### Data records
■ ■ ■ ■ ■ ■ ■

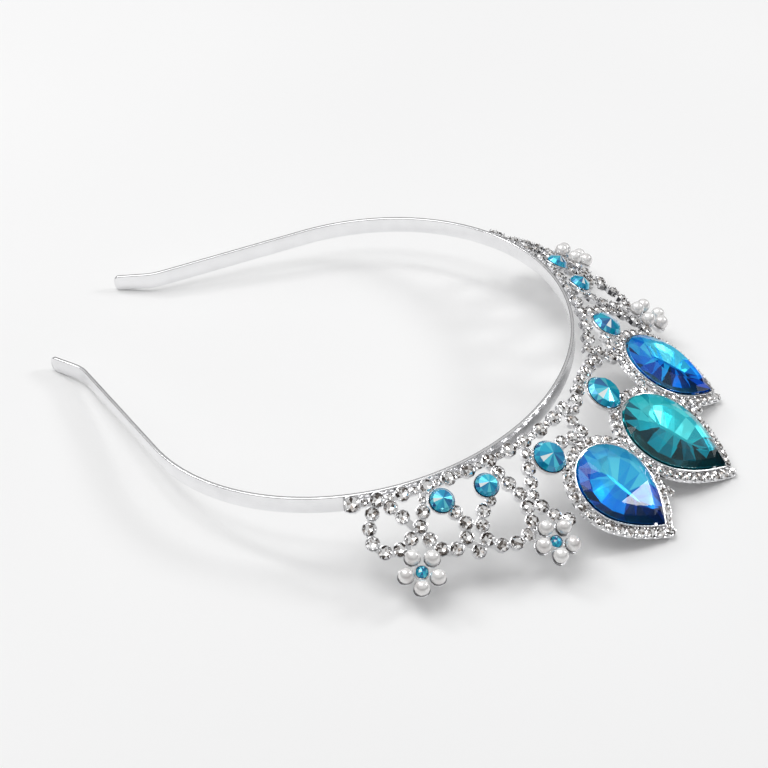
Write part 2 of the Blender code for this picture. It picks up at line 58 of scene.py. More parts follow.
def addMesh(name, parts, paint, smooth=None, tones=None):
    # Joins (points, faces) parts in one mesh; smooth is the angle under which an edge is soft.
    points, faces, start = [], [], 0
    for placed, lists in parts:
        points.append(placed)
        faces += [(start + f).tolist() for f in lists]
        start += len(placed)
    mesh = bpy.data.meshes.new(name)
    mesh.from_pydata(np.concatenate(points).tolist(), [], sum(faces, []))
    mesh.update()
    if tones is not None:
        tone = mesh.attributes.new("tone", "FLOAT", "FACE")
        tone.data.foreach_set("value", np.asarray(tones, np.float32))
    if smooth:
        mesh.shade_smooth()
        mesh.set_sharp_from_angle(angle=math.radians(smooth))
    piece = bpy.data.objects.new(name, mesh)
    bpy.context.scene.collection.objects.link(piece)
    mesh.materials.append(paint)
    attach(piece, "root")
    return piece


def lay(points):
    # Band frame to floor frame: a turn about X and a shift.
    c, s = math.cos(math.radians(rest["tilt"])), math.sin(math.radians(rest["tilt"]))
    x, y, z = points[..., 0], points[..., 1], points[..., 2]
    return np.stack([x, c * y + s * z + rest["back"], c * z - s * y + rest["rise"]], -1)


def sweep(centres, across, up, profile, closed=False):
    # Each profile point (u, v) gives the line: centre + u * across + v * up, all along the path.
    points = (
        centres[:, None]
        + across[:, None] * profile[..., 0, None]
        + up[:, None] * profile[..., 1, None]
    )
    rows, columns = points.shape[:2]
    faces = [grid(rows, columns, closeRows=closed)]
    if not closed:
        ends = np.arange(columns)
        faces += [ends[None, ::-1], ends[None] + (rows - 1) * columns]
    return points.reshape(-1, 3), faces


def copies(origins, axes, shape, faces, size=1.0, turns=None):
    # The same small shape at each frame: origin + axes @ (turned and scaled point).
    shape = np.broadcast_to(shape, (len(origins), *shape.shape)) * np.reshape(size, (-1, 1, 1))
    if turns is not None:
        c, s = np.cos(turns)[:, None], np.sin(turns)[:, None]
        x, y = shape[..., 0], shape[..., 1]
        shape = np.stack([c * x - s * y, s * x + c * y, shape[..., 2]], -1)
    points = origins[:, None] + np.einsum("nij,nvj->nvi", axes, shape)
    step = np.arange(len(origins))[:, None, None] * shape.shape[1]
    return points.reshape(-1, 3), [(f[None] + step).reshape(-1, f.shape[1]) for f in faces]


def roundedBar(width, top, bottom, soft, points=3):
    # A rectangle with quarter circles for corners, anticlockwise.
    corner = np.linspace(0, math.pi / 2, points)
    arc = np.stack([np.cos(corner), np.sin(corner)], 1) * soft
    half, high, middle = width / 2 - soft, (top - bottom) / 2 - soft, (top + bottom) / 2
    quads = ((1, 1), (-1, 1), (-1, -1), (1, -1))
    return np.concatenate(
        [(arc[:: 1 if a * b > 0 else -1] + [half, high]) * [a, b] + [0, middle] for a, b in quads]
    )


def nextOf(numbers):
    return np.roll(numbers, -1)


def facesOf(*corners):
    return np.stack(corners, -1)


def runOf(outline):
    # Direction at each point of a closed outline, from the point before it to the point after.
    run = np.roll(outline, -1, 0) - np.roll(outline, 1, 0)
    return run / np.linalg.norm(run, axis=1, keepdims=True)


def leftOf(run):
    return np.stack([-run[:, 1], run[:, 0]], 1)


def flat(outline, height):
    return np.concatenate([outline, np.full((len(outline), 1), height)], 1)


def inFrame(origin, axes, points):
    return origin + points @ axes.T


def lathe(profile, sides):
    # A profile of (radius, height) turned about Z; flat ends close it at the first and last ring.
    angle = np.arange(sides) * 2 * math.pi / sides
    radius, height = profile[:, :1], profile[:, 1:]
    points = np.stack([radius * np.cos(angle), radius * np.sin(angle), height + 0 * angle], -1)
    rim = np.arange(sides)
    ends = [rim[None, ::-1], rim[None] + (len(profile) - 1) * sides]
    return points.reshape(-1, 3), [grid(len(profile), sides), *ends]


def cloudOn(nodes, links, scale):
    # Noise on Object coordinates.
    place = nodes.new("ShaderNodeTexCoord")
    cloud = nodes.new("ShaderNodeTexNoise")
    cloud.inputs["Scale"].default_value = scale
    links.new(place.outputs["Object"], cloud.inputs["Vector"])
    return cloud


def noiseInto(nodes, links, socket, scale, low, high):
    # A cloudy value between low and high.
    cloud = cloudOn(nodes, links, scale)
    spread = nodes.new("ShaderNodeMapRange")
    spread.inputs["From Min"].default_value = 0.3
    spread.inputs["From Max"].default_value = 0.7
    spread.inputs["To Min"].default_value = low
    spread.inputs["To Max"].default_value = high
    links.new(cloud.outputs["Fac"], spread.inputs["Value"])
    links.new(spread.outputs["Result"], socket)
    return cloud


def newPaint(name):
    paint = bpy.data.materials.new(name)
    paint.use_nodes = True
    tree = paint.node_tree
    return paint, tree.nodes, tree.links, tree.nodes["Principled BSDF"]


def rampInto(nodes, links, source, socket, stops):
    ramp = nodes.new("ShaderNodeValToRGB")
    for k, (place, colour) in enumerate(stops):
        stop = ramp.color_ramp.elements[k] if k < 2 else ramp.color_ramp.elements.new(place)
        stop.position = place
        stop.color = (*colour, 1.0)
    links.new(source, ramp.inputs["Fac"])
    links.new(ramp.outputs["Color"], socket)
    return ramp


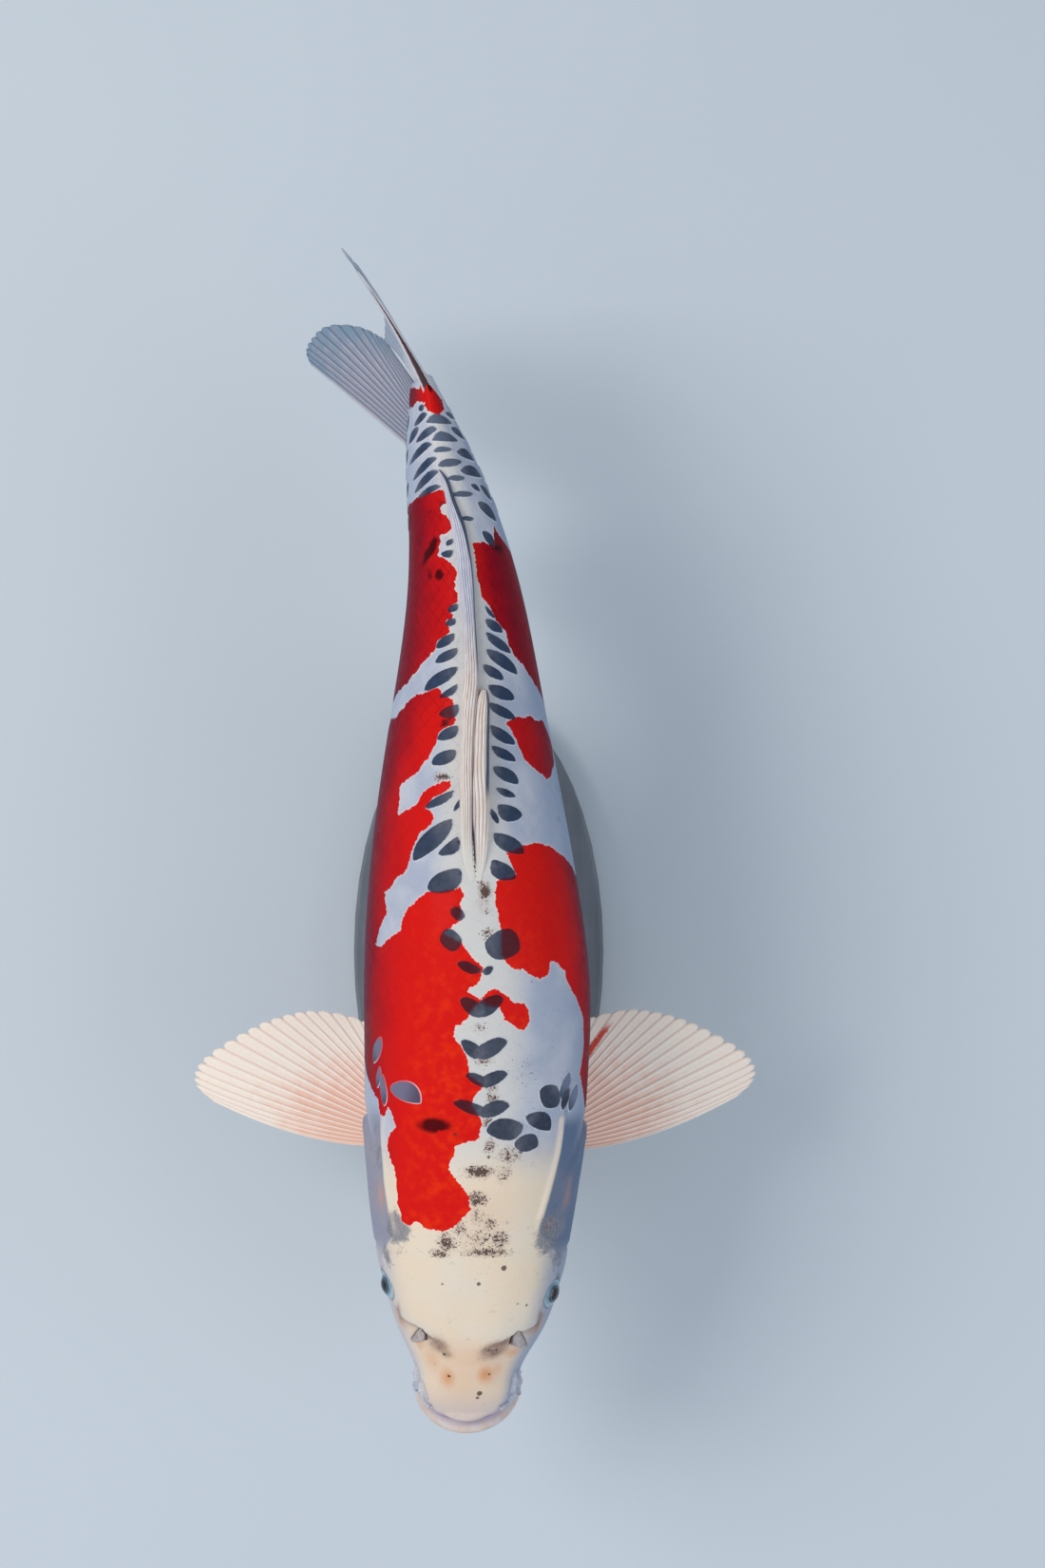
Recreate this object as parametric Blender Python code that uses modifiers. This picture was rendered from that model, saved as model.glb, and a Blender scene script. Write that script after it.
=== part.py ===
"""A koi carp, life size, swimming pose, on a plain display stand.

Metres, +Z up. The fish looks along -Y, its left side is at +X, and its tail bends towards -X.
The origin is the centre of the underside of the stand's base.
"""
import math

import bmesh
import bpy
import numpy as np
from mathutils import Matrix, Vector

# ---- driving dimensions ---------------------------------------------------------------------
AXIS_HEIGHT = 0.165        # body axis above the floor
SNOUT_Y = -0.256           # tip of the snout, where distances along the body start
NOSE_ROUNDING = 0.028      # length over which the snout rounds off
GAP = 0.0003               # space left between touching pieces
FIT = 0.0004               # how much a cutter is larger than the piece it makes room for
GILL_FIT = 0.0009          # the same for the curved gill covers

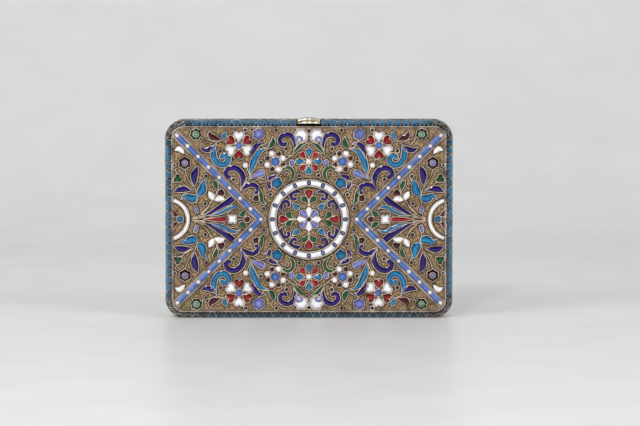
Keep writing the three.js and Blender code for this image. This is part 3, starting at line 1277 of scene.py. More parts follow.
    @staticmethod
    def add_band_scrolls(made: Design) -> None:
        """Add the scrolls that spring from the band, and what fills the angle towards the ring."""
        made.add(
            scroll(
                Enamel.COBALT,
                (26.4, 11.4), (25.1, 14.4), (25.9, 17.7), (28.3, 19.6),
                (30.9, 19.2), (31.9, 17.4), (30.9, 16.2), (29.8, 16.8),
                width=2.1,
            ),
            scroll(
                Enamel.COBALT,
                (26.2, 10.7), (23.6, 12.9), (21.1, 13.1), (19.4, 11.6), (19.9, 10.2), (21.0, 10.7),
                width=1.8,
            ),
            leaf(Enamel.GREEN, (18.9, 12.7), (18.4, 9.6), (18.1, 7.4), (17.0, 5.9), (15.9, 6.4), width=1.6),
            lobed(Enamel.MAROON, (20.2, 8.1), 1.5, 3, depth=0.16),
            lobed(Enamel.TURQUOISE, (12.3, 13.9), 2.45, 5, depth=0.22, start=118),
            Stroke(Enamel.COBALT, ((15.8, 15.5), (13.9, 16.2), (11.7, 17.4)), (1.5, 2.1, 1.5, 0.1)),
            Stroke(Enamel.COBALT, ((16.0, 14.7), (15.2, 13.0), (15.0, 10.9)), (1.5, 2.0, 1.5, 0.1)),
            scroll(
                Enamel.GREEN,
                (7.8, 14.4), (6.2, 16.3), (6.1, 18.3), (7.6, 19.9), (9.5, 19.6), (9.8, 18.4),
                width=1.3,
            ),
        )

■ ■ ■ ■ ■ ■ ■

### Written problem
Pull out and copy each line containing the string "after".

### Task output
    # Direction at each point of a closed outline, from the point before it to the point after.
Recreate this object as parametric Blender Python code that uses modifiers. This picture was rendered from that model, saved as model.glb, and a Blender scene script. Write that script after it.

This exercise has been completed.